[OT] passphrases Was: Re: Allowing paste into pinentry-gtk-2?
David Shaw
dshaw at jabberwocky.com
Tue Apr 19 04:21:49 CEST 2011
On Apr 18, 2011, at 6:56 PM, Robert J. Hansen wrote:
>> Yes, well, that would mean that a 32-character English passphrase will
>> average about 64 bits of randomness. Is that really enough to protect
>> a key from an offline brute force attack? I think not, but am open to
>> being persuaded. :)
>
> As I've said a few times now, no question about "is X really sufficient to protect a passphrase from being broken?" can be answered without a lot of context. Who are you worried about breaking it? How hard will they try?
>
> To give you an example, RC5-64 was a giant distributed network of computers run by hobbyists using spare CPU cycles, trying to brute-force a 64-bit key.
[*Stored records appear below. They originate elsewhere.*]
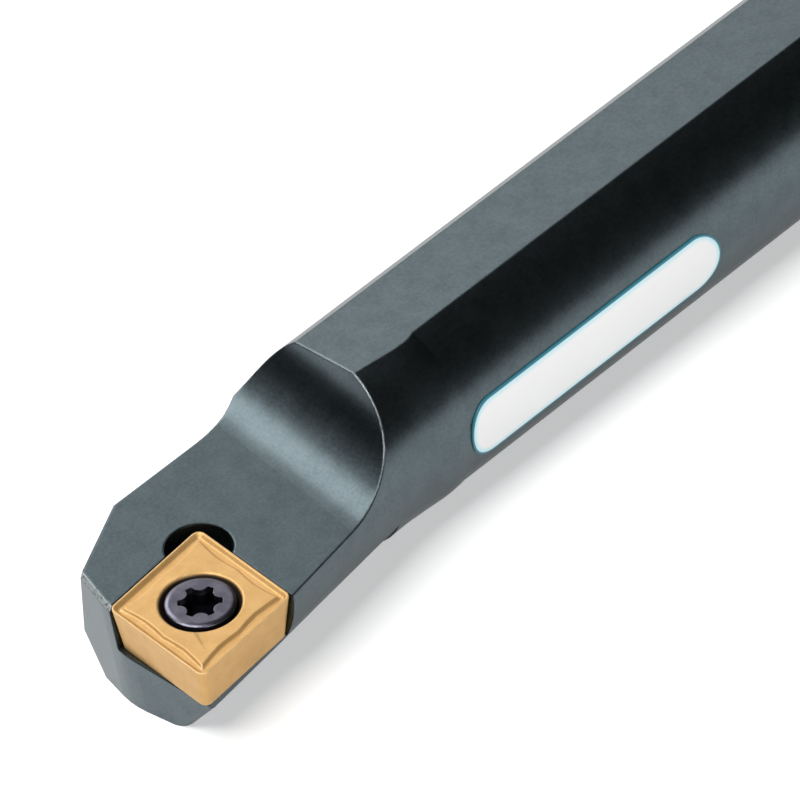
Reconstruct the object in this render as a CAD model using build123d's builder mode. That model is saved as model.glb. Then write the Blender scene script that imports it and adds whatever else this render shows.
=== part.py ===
from build123d import *
from math import asin, cos, degrees, radians, sin, tan
import os

# Boring bar, right hand, with one rhombic insert held by a screw.
# Frame: X runs along the shank's axis from the rear end face to the tip, Z is up,
# and +Y is the side on which the cutting corner stands out. Millimetres.

# Driving dimensions: the shank
SHANK_DIAMETER = 10.0
OVERALL_LENGTH = 125.0        # rear end face to the cutting corner
HEIGHT_OVER_FLATS = 9.0       # clamping flat above, rest flat below
REAR_CHAMFER = 0.6

# The indexable insert: 80 degree rhombus with relief flanks
CORNER_REACH = 7.0            # shank axis to the cutting corner, along Y
INSERT_TILT = 9.0             # the insert's plane falls towards the cutting corner
LEAD_RELIEF = 5.0             # each cutting edge stands this far off X or Y
INSCRIBED_CIRCLE = 6.35
POINT_ANGLE = 80.0
INSERT_THICKNESS = 2.38
FLANK_ANGLE = 7.0
NOSE_RADIUS = 0.4
INSERT_HOLE = 2.8
COUNTERSINK_DIAMETER = 3.8
COUNTERSINK_ANGLE = 60.0
EDGE_LAND = 0.14              # flat land along the cutting edges
GROOVE_DEPTH = 0.16
GROOVE_TAPER = 45.0
PLATEAU_TAPER = 30.0
POINT_INSET = 0.62            # from the insert's sharp corner to the plateau's point
SWELL_INSET = 0.44            # plateau's edge behind the middle of each side

# The clamping screw, its head conical like the insert's countersink
THREAD_DIAMETER = 2.5
HEAD_DIAMETER = 3.3
HEAD_SINK = 0.05              # top of the head below the top of the insert
SCREW_LENGTH = 4.5
TIP_CHAMFER = 0.3
LOBE_CIRCLE = 2.06            # across the six lobes of the socket
LOBE_WAIST = 1.49             # across the six ribs between them
RIB_RADIUS = 0.4
SOCKET_DEPTH = 0.9

# The head: flare towards the insert
FLARE_SLOPE = 0.16            # sideways growth per millimetre towards the tip
FLARE_START = 16.0            # distance behind the tip
FLARE_EASE = 1.5              # half the length of the easing curve there
HEEL_START = 9.0              # where the lower side begins to widen as well
HEEL_WIDENING = 2.8
HEEL_EDGE = 4.34              # the heel's bevel leaves the rest flat at this Y
HEEL_ANGLE = 48.0             # the bevel's normal below the horizontal
HEEL_TAPER = 5.6              # and behind the sideways direction
NECK_HALF_HEIGHT = 4.8        # of the flared side, a little under the shank's radius
STOCK_SHARE = 0.96            # height of the round stock to be cut, over its diameter
LOFT_START = 20.0             # first section of the head behind the tip
LOFT_BEYOND = 0.6             # last section in front of it
LOFT_SECTIONS = 9

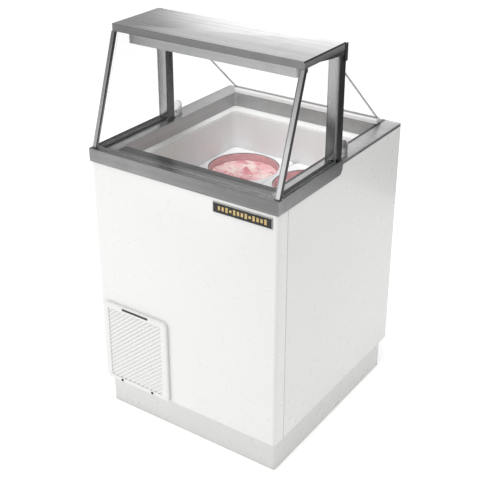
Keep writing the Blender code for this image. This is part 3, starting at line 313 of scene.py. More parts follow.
def ice_cream(name, colour, pale, ripple):
    """Frozen cream: air pockets, ice crystals and streaks of fruit."""
    look = Look(name, colour, Subsurface_Weight=0.35, Subsurface_Scale=0.008, IOR=1.38)
    look.set(Subsurface_Radius=(1.0, 0.45, 0.35))
    broad = look.noise(11.0, 5.0, 0.6, warp=0.9)
    fine = look.noise(95.0, 6.0, 0.68)
    streaks = look.noise(1.0, 4.0, 0.6, look.stretched((14.0, 28.0, 18.0), (0.3, 0.2, 0.7)), 1.4)
    look.layer(look.spread(broad, 0.0, 1.0, 0.42, 0.58), pale)
    look.layer(look.spread(streaks, 0.0, 0.9, 0.52, 0.62), ripple)
    look.layer(look.spread(fine, 0.0, 0.6, 0.50, 0.72), pale)
    gloss = look.total(look.spread(fine, 0.38, 0.62), look.spread(broad, -0.06, 0.06))
    return look.finish(gloss, look.bump(fine, 0.55, 0.0022, look.bump(look.cells(210.0), 0.25, 0.0012)))


def carton(name, colour):
    """Waxed board with a spiral wound grain."""
    look = Look(name, colour, Coat_Weight=0.15, Coat_Roughness=0.3)
    fibre = look.noise(1.0, 5.0, 0.65, look.stretched((90.0, 90.0, 700.0), (0.2, 0.1, 0.0)))
    look.layer(look.spread(fibre, 0.0, 1.0), 0.90)
    look.layer(look.spread(look.noise(11.0, 4.0), 0.0, 0.5, 0.5, 0.75), 0.80)
    return look.finish(look.spread(fibre, 0.45, 0.65), look.bump(fibre, 0.15, 0.0003))


def smeared(name, colour, frost):
    """Inside of a can above the ice cream, coated by what the scoop left."""
    look = Look(name, colour, Subsurface_Weight=0.2, Subsurface_Scale=0.005)
    smear = look.noise(1.0, 5.0, 0.6, look.stretched((22.0, 22.0, 80.0)), 1.0)
    look.layer(look.spread(smear, 0.0, 1.0, 0.35, 0.7), 0.78)
    look.layer(look.spread(look.noise(70.0, 5.0), 0.0, 0.55, 0.55, 0.75), frost)
    return look.finish(look.spread(smear, 0.35, 0.6), look.bump(smear, 0.4, 0.001))


def lamp_opal(name, colour):
    look = Look(name, colour, Emission_Strength=0.35, Emission_Color=(1.0, 0.98, 0.94))
    look.layer(look.patches(25.0), 0.95)
    return look.finish(look.varied(60.0, 0.2, 0.35), look.bump(look.noise(300.0), 0.1, 0.0003))


def raw_metal(name, colour, rough=(0.28, 0.5)):
    """Copper or aluminium with patches of tarnish."""
    look = Look(name, colour, Metallic=1.0)
    tarnish = look.noise(38.0, 6.0, 0.65)
    look.layer(look.spread(tarnish, 0.0, 0.8, 0.45, 0.72), 0.45)
    return look.finish(look.spread(tarnish, *rough), look.bump(look.noise(260.0), 0.15, 0.0003))


def foam(name, colour):
    look = Look(name, colour)
    pores = look.cells(260.0)
    look.layer(look.patches(20.0, 4.0), 0.82)
    return look.finish(look.spread(pores, 0.7, 0.95, 0.0, 0.6), look.bump(pores, 0.6, 0.001))


ENAMEL = enamel("white_enamel", WHITE)
ENAMEL_GRILLE = enamel("grille_enamel", tone(WHITE, 0.97), 0.88)
# the plinth's enamel is set darker than the body's, with deeper corner shade: painted shade under the body's
# overhang
ENAMEL_BASE_SHADED = enamel("base_enamel_shaded", tone(WHITE, 0.86), 0.76)
GREY_PAINT = enamel("grey_enamel", (0.55, 0.55, 0.54), 0.6)
STEEL_RAIL = steel("steel_rail", 0, 0.53, (0.20, 0.34), 1.2)
STEEL_RAIL_TOP = steel("steel_rail_top", 0, 0.52, (0.20, 0.34), 1.2)
STEEL_SIDE_RAIL = steel("steel_side_rail", 1, 0.50, (0.20, 0.34))
# the posts' fronts grow lighter towards the top, and their sides take a far darker copy of the steel: painted
# light and painted shade
STEEL_POST = steel("steel_post", 2, 0.68, (0.16, 0.26), 0.5, painted_light_by_height=(0.98, 1.18, 1.45))
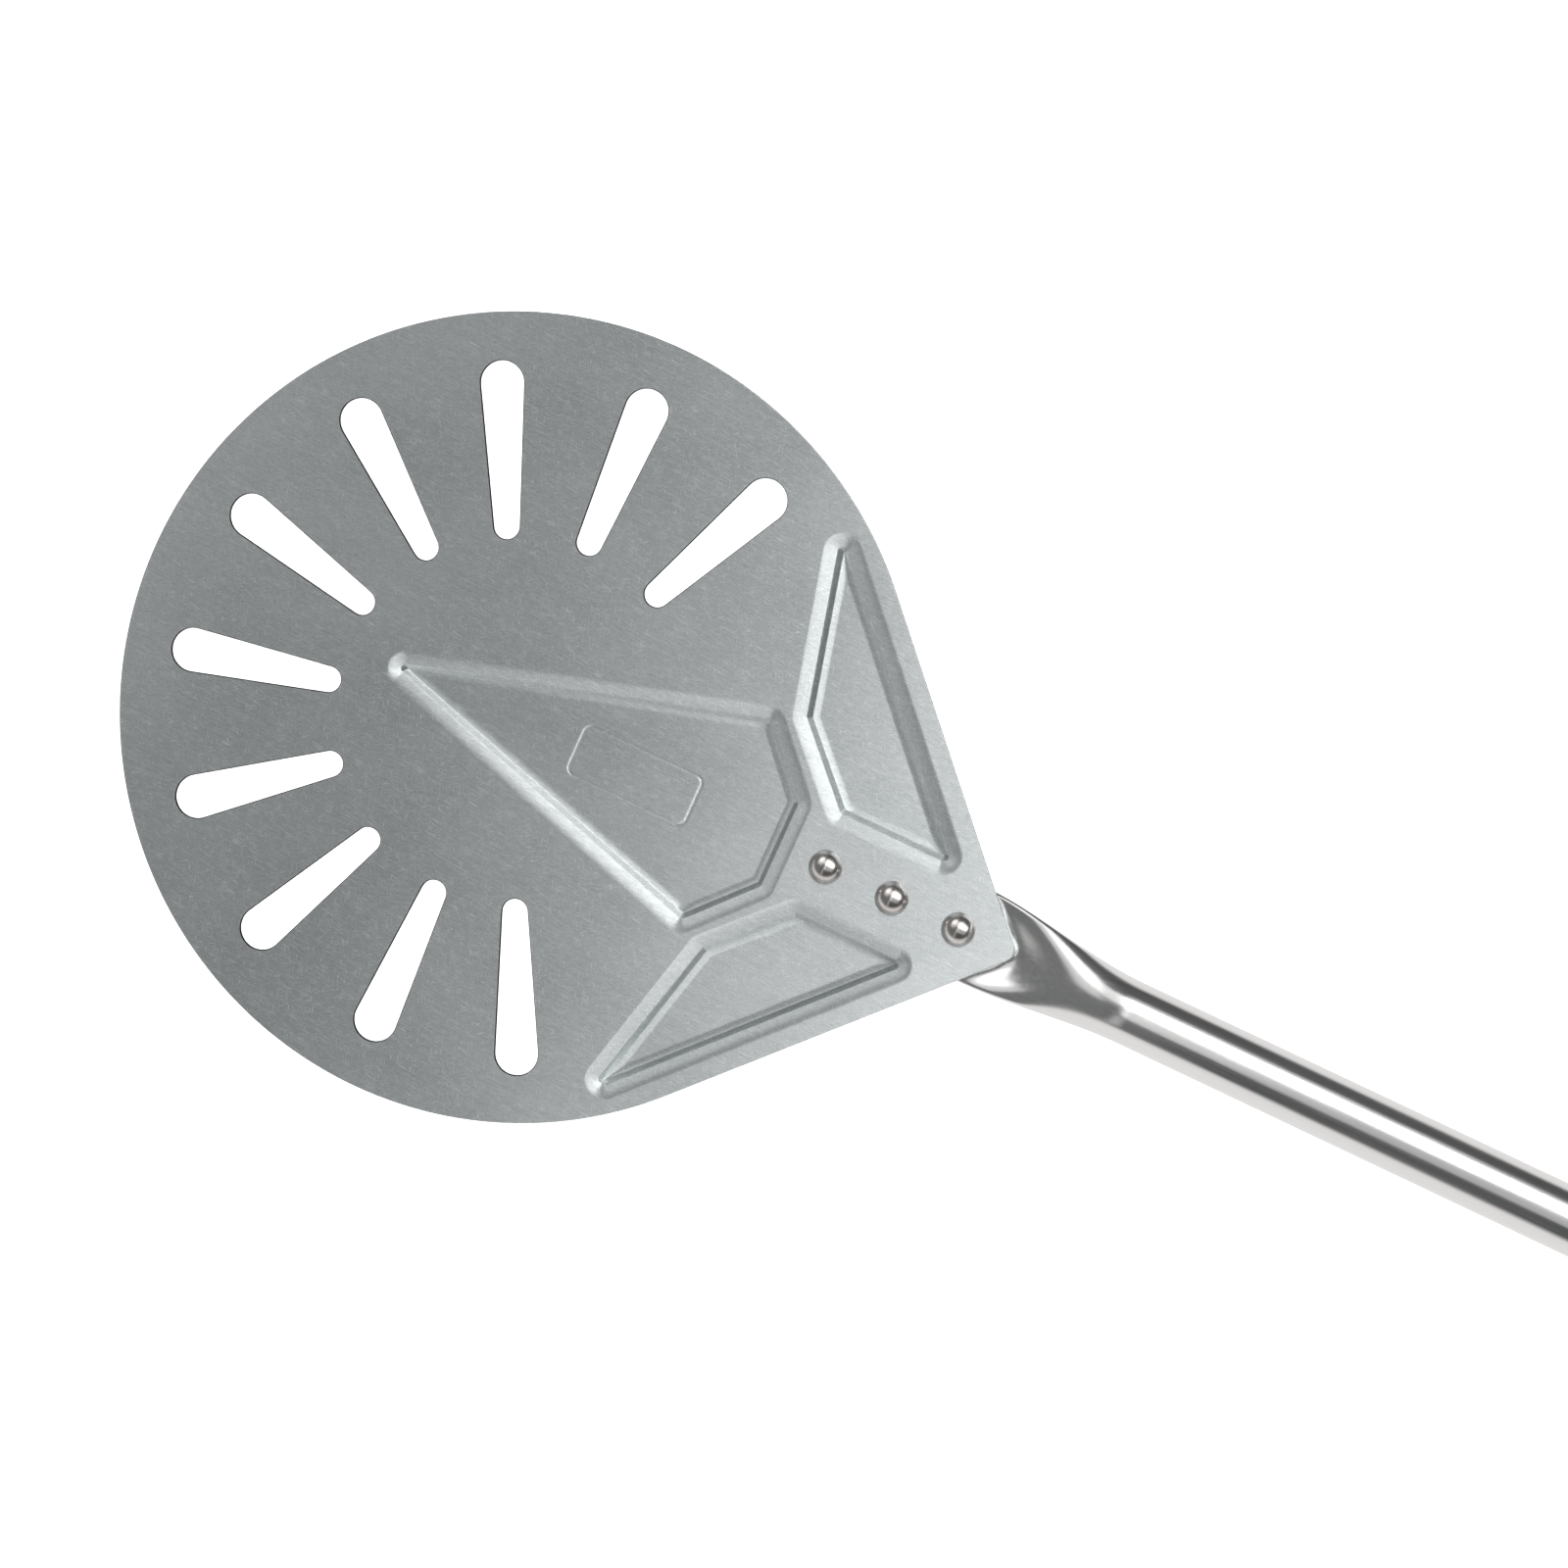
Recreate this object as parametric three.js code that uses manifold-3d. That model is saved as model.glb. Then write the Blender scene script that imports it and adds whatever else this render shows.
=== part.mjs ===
// Perforated turning peel: a pressed steel blade riveted to the flattened end of a round steel tube, with
// a polymer sleeve that slides along the tube and a fixed polymer grip with a hanging eye at its end.
//
// Frame, in millimetres: the origin is the centre of the round head, on the plane that the peel lies on.
// +X runs back along the handle, +Z points up, out of the face that carries the pizza.

import * as THREE from "three";
import { mergeVertices } from "three/addons/utils/BufferGeometryUtils.js";
import Module from "manifold-3d";

// Blade
const HEAD_RADIUS = 100;
const SHEET = 1; // thickness of the steel sheet
const PAN_DEPTH = 3; // how far the pressed pans sink below the flat of the sheet
const TAIL_HALF_ANGLE = THREE.MathUtils.degToRad(46.9); // between the handle axis and each straight side
const TAIL_ROUND = 3; // radius of the rounded tail tip

// Slots that let loose flour fall through
const SLOT_COUNT = 10;
const SLOT_STEP = THREE.MathUtils.degToRad(25.55);
const SLOT_INNER_END = 44.3;
const SLOT_OUTER_END = 88;
const SLOT_INNER_RADIUS = 3.2;
const SLOT_OUTER_RADIUS = 5.4;

// Pressed pans: the corners of each floor, and the bend that rises from it to the flat of the sheet
const CENTRE_PAN = [
  [-29.5, 0],
  [57.9, -25.6],
  [71.5, -10.7],
  [71.5, 10.7],
  [57.9, 25.6],
];
const SIDE_PAN = [
  [57.4, 71.4],
  [67.2, 31.8],
  [83.8, 14.7],
  [110.3, 14.7],
];
const BEND_WIDTH = 5;
const BEND_POWER = 2.6; // how steep the wall is beside the floor
const BEND_RINGS = 6;
const CREASE_RADIUS = 0.3;

// Rivets
const RIVET_NAMES = ["rivet_front", "rivet_middle", "rivet_rear"];
const FIRST_RIVET = 85.4;
const RIVET_PITCH = 17.9;
const RIVET_HEAD_RADIUS = 4.2;
const RIVET_HEAD_HEIGHT = 3;
const RIVET_SHANK_RADIUS = 2.5;
const RIVET_TAIL_RADIUS = 3.6;
const RIVET_TAIL_DEPTH = 1.2;

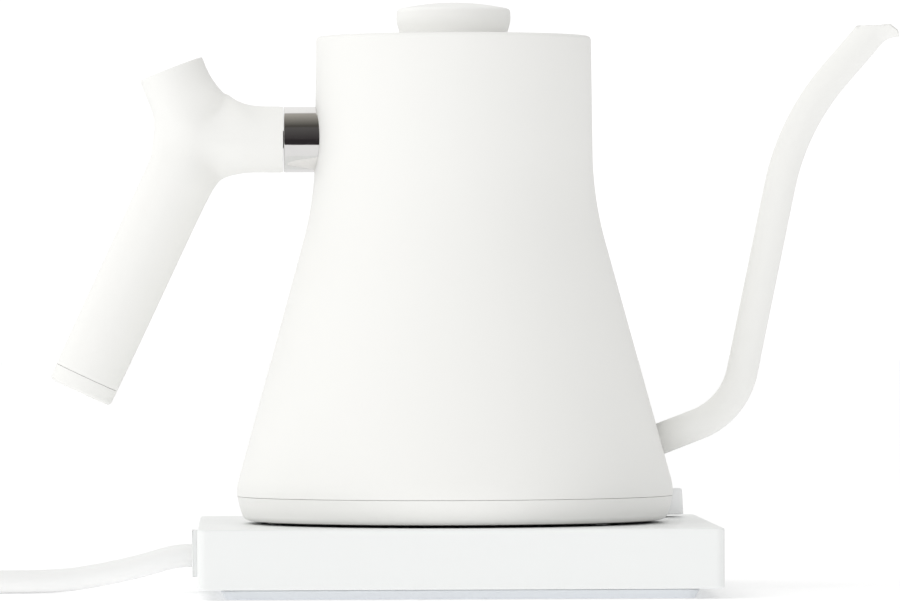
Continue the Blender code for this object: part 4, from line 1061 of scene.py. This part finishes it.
black_nylon = coated("black_nylon", (0.012, 0.012, 0.013), (0.02, 0.02, 0.021), 0.44,
                     0.0005, 0.4, 0.00002)
foot_silicone = coated("foot_silicone", (0.60, 0.60, 0.59), (0.55, 0.55, 0.545), 0.62,
                       0.0004, 0.2, 0.00001)
white_nylon = coated("white_inner_nylon", (0.80, 0.80, 0.78), (0.77, 0.77, 0.75), 0.45,
                     0.0005, 0.4, 0.000012)
turned_steel = metal("turned_steel", (0.62, 0.615, 0.61), (0.55, 0.545, 0.54), 0.32,
                     (2600.0, 2600.0, 200.0), 0.000004, anisotropic=0.4)
dress(black_nylon, "underside_plate", "base_socket", "lid_body")
dress(foot_silicone, "kettle_foot_1", "kettle_foot_2", "kettle_foot_3", "lid_gasket")
dress(white_nylon, "kettle_connector")
dress(turned_steel, *[f"underside_screw_{number}" for number in (1, 2, 3)], "lid_screw",
      *[f"base_screw_{number}" for number in (1, 2, 3, 4)])
contact_brass = metal("contact_brass", (0.80, 0.62, 0.32), (0.72, 0.55, 0.28), 0.28,
                      (2200.0, 2200.0, 120.0), 0.000003)
dress(contact_brass, "kettle_contact_pin", "kettle_contact_ring", "base_contact_inner",
      "base_contact_outer")

# ---- Inside the kettle
# The steel floor, the aluminium spreader and sheathed element clamped under it, the
# temperature probe that stands through both, the dry-boil cut-out and the handle's stud.
heater_steel = metal("heater_steel", (0.60, 0.595, 0.585), (0.54, 0.535, 0.525), 0.3,
                     (1400.0, 1400.0, 1400.0), 0.000006)
cast_aluminium = metal("cast_aluminium", (0.74, 0.745, 0.75), (0.66, 0.665, 0.67), 0.42,
                       (1800.0, 1800.0, 1800.0), 0.00001)
dress(heater_steel, "heater_plate", "heating_element", "temperature_probe", "handle_stud")
dress(cast_aluminium, "heat_spreader", "encoder_shaft")
dress(white_nylon, "dry_boil_cutout")

# ---- Inside the base
# The screwed-in tray, and on it the circuit board with its relay and terminal block, the
# encoder under the knob, the display behind its dark window, the leads and their clamp.
dress(base_abs, "base_tray")
dress(white_nylon, "cord_clamp", "terminal_block")
dress(black_nylon, "power_relay", "display_module")
dress(heater_steel, "rotary_encoder")
lead_colours = {"live_lead": (0.28, 0.12, 0.05), "neutral_lead": (0.04, 0.12, 0.42),
                "earth_lead": (0.16, 0.36, 0.06)}
for lead, colour in lead_colours.items():
    darker = tuple(value * 0.85 for value in colour)
    dress(coated(f"{lead}_pvc", colour, darker, 0.4, 0.0006, 0.5, 0.00001), lead)
window_glass = coated("smoked_window", (0.010, 0.010, 0.012), (0.014, 0.014, 0.016), 0.09,
                      0.002, 0.8, 0.000002, coat=0.5, coat_rough=0.03)
dress(window_glass, "display_window")

board_mask = bpy.data.materials.new("circuit_board_mask")
board_mask.use_nodes = True
board_tree = board_mask.node_tree
board_shader = board_tree.nodes["Principled BSDF"]
board_shader.inputs["Coat Weight"].default_value = 0.4
board_where = add_node(board_tree, "ShaderNodeTexCoord")
board_tracks = add_node(board_tree, "ShaderNodeTexBrick")
board_tracks.inputs["Scale"].default_value = 160.0
board_tracks.inputs["Mortar Size"].default_value = 0.06
board_tracks.inputs["Color1"].default_value = (0.015, 0.14, 0.05, 1.0)
board_tracks.inputs["Color2"].default_value = (0.02, 0.18, 0.07, 1.0)
board_tracks.inputs["Mortar"].default_value = (0.05, 0.28, 0.12, 1.0)
board_tree.links.new(board_where.outputs["Object"], board_tracks.inputs["Vector"])
board_tree.links.new(board_tracks.outputs["Color"], board_shader.inputs["Base Color"])
board_gloss = add_node(board_tree, "ShaderNodeMapRange")
board_gloss.inputs["To Min"].default_value = 0.38
board_gloss.inputs["To Max"].default_value = 0.55
board_tree.links.new(board_tracks.outputs["Fac"], board_gloss.inputs["Value"])
board_tree.links.new(board_gloss.outputs["Result"], board_shader.inputs["Roughness"])
dress(board_mask, "circuit_board")
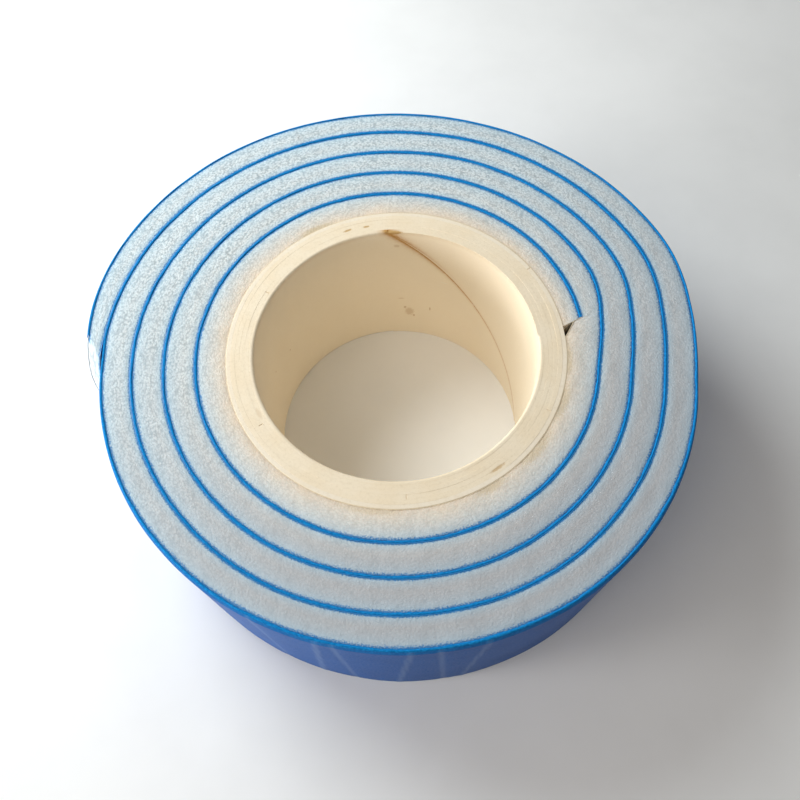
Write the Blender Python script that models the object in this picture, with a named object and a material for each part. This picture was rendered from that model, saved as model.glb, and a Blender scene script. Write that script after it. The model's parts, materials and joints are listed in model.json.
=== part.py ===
"""A roll of double-sided foam tape, lying flat on its spiral-wound paperboard core.

The core is a tube of six board plies. Each ply is a strip wound once round a helix, so its two
edges meet in a slanting butt seam. The tape is wound on the core in a spiral. From the inside out
each turn is an adhesive coat, the foam, a second adhesive coat and the blue release liner.
The last stretch of the tape is its free end. It is cut into three links, hinged at the liner, so
that it can be peeled off the roll, and the liner's own end is a tab that peels off the foam.

Units are metres and degrees. The roll's axis is +Z, and its lower face lies on z = 0.
Angles along the tape count from the cut end on the core, anticlockwise as seen from above.
"""

import math

import bmesh
import bpy
from mathutils import Matrix, Vector

# Roll
ROLL_WIDTH = 0.0270
TURN_PITCH = 0.00420
TAPE_START = 7.6          # where the cut end lies on the core, from +X
TAPE_END = 1607.0         # degrees of winding from the cut end to the free end
STEP = 6.0                # degrees between two sections of anything wound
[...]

Their volunteer network was much larger than anyone outside of megacorporations or First World intelligence agencies or major crime syndicates have.
>
> It took them eighteen months.
Actually around 58 months: just under 5 years.
> 64-bit crypto isn't good for long-term storage, but if you want to foil someone who doesn't have megacorporation-level resources for a period of months or years, it'll do just fine. Against First World intelligence agencies it might take a few seconds.
Are you asserting that there exists a group that can brute-force a 64-bit key in a few seconds?